If you don't see the point....it may be your loss. Just sayin'.
If the message was truly about not undermining a man's marriage to a daughter, then I would have no issue with the message. But that's not what was said, it was statements that resemble fear in becoming involved with someone who doesn't believe like he does and the young man would not be accepted by a person who would be outside the marriage. (Remember it is a YouTube video open for negative comments)
There is no scriptural support for such a message, it's just one man's belief. We are talking about two adults who have decided to marry. All we can do is offer support or advice and rely on the young adults upbringing to carry though their decisions. I made the statement that I would tell me sons to run for the hills did not take into consideration the fact that I sincerely believe my sons would have never find themselves in a relationship with a daughter that her father had these limiting views, much less get into that discussion.
All four of my sons are marrying age and we as a family have been a part of the young women that have come into thier lives. Some of them were good choices from my point of view, some of them not. I just peacefully state my opinion and let them decided.
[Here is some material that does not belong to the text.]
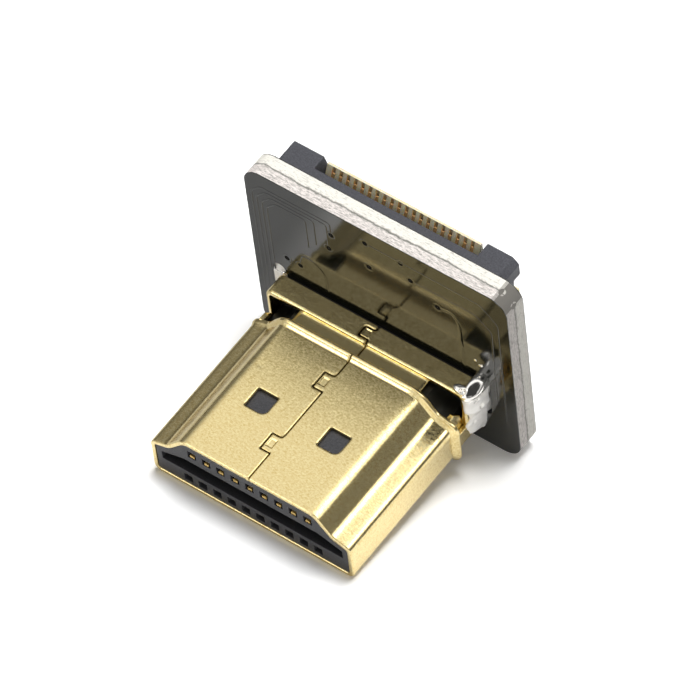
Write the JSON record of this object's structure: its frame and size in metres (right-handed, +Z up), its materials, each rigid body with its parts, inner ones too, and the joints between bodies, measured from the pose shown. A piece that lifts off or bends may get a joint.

One thing I do tell them, make sure you find out as much as you can about the relationship between the father and the daughter. A father's control in a daughters marriage will destroy it in a heartbeat. The message I just saw was one of control. I say that because I personally have had that problem with a father who undermined my marriage to his daughter. He said all the right things that seemed sincere, I latter found out, he had other ideas.
I have raised my children to not live in fear of others beliefs so they meet all kinds of non conventional Christian. I trust them and have faith in them. Some beliefs are more rigid based on where I know my children come from so certain interactions would be pointless. (However if you Jolene have a daughter you're brining to a retreat, let me know, that would be interesting to see.)
Besides my sons go to Walmart on occasion.